Voltemos ao mais simples: maioria contra minorias. O fascismo de hoje não se proclama fascista, mas democrático, em parte porque a palavra “fascismo” continua provocando uma ampla rejeição e em parte porque apela a uma das definições da democracia, a mais parcial, tão parcial que beira a falsidade: o governo da maioria. O abuso do termo “democracia” (que, como se costuma lembrar, jamais aparece em uma Constituição tão eficiente como a elaborada pelos Pais Fundadores dos Estados Unidos) borrou o conceito liberal cunhado durante os dois últimos séculos: um sistema que permite o governo da maioria e, ao mesmo tempo, garante os direitos das minorias.

A esquerda, seja lá o que isso for, deveria perguntar a si mesma por que leva décadas articulando seu projeto em torno das minorias.
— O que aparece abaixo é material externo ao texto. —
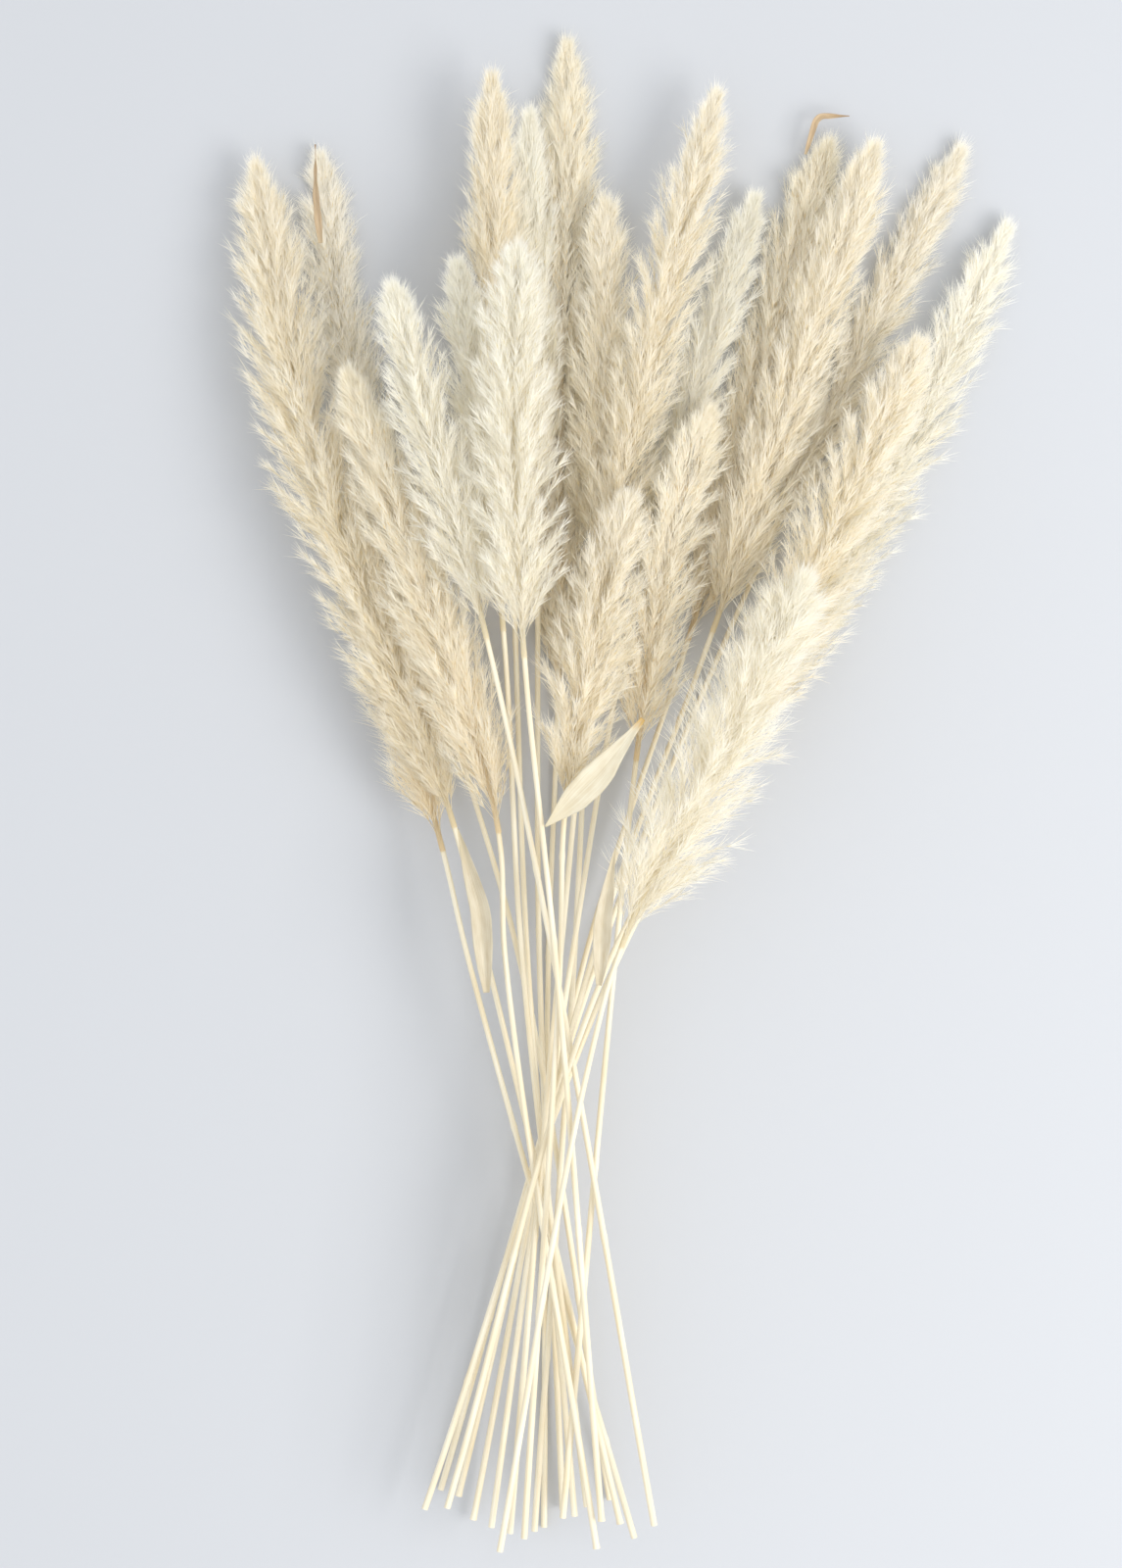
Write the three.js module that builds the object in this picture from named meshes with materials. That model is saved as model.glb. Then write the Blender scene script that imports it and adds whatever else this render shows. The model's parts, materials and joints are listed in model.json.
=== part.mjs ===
// A bunch of dried pampas grass, lying on a flat surface: plumes fanned out at the top,
// their stems gathered at a neck and crossing a little on the way down to the cut ends.
// Millimetres. +X is to the right, +Y runs from the cut ends to the tips, +Z is up from the
// surface, and the origin is under the middle of the bunch.
import * as THREE from "three";

// ---------- the whole bunch ----------
const FAN_WIDTH = 340; // across the plumes
const FAN_HEIGHT = 390; // from the neck to the tallest tip
const FOOT_LENGTH = 245; // from the neck to the longest cut end
const STRAIGHT = 45; // of stem under every plume before it passes the neck
const CUT_STAGGER = 4; // step between one cut end and the next shorter one
const CUT_LENGTHS = 5; // how many such steps there are

// The stalks' places below are drawn on a fan of this size, from the middle of the neck.
const DRAWN = { width: 340, height: 390 };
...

Para ser mais exato: em torno de um processo de criação, exaltação e radicalização de minorias que, levado a absurdo (e no absurdo estamos), gera um mosaico de peças impossíveis de encaixar. Como vai ser possível montar esse quebra-cabeças, se cada peça compete com a outra por um mesmo espaço e tem objetivos incompatíveis com os da peça ao lado?

O fascismo que se aproxima conta com a capacidade de destruir a democracia em nome da democracia. Como em outras ocasiões, só pode ser derrotado por uma maioria que defenda os delicados e esquivos princípios da convivência. Em outras ocasiões, foi impossível compor essa maioria. Parece que hoje também.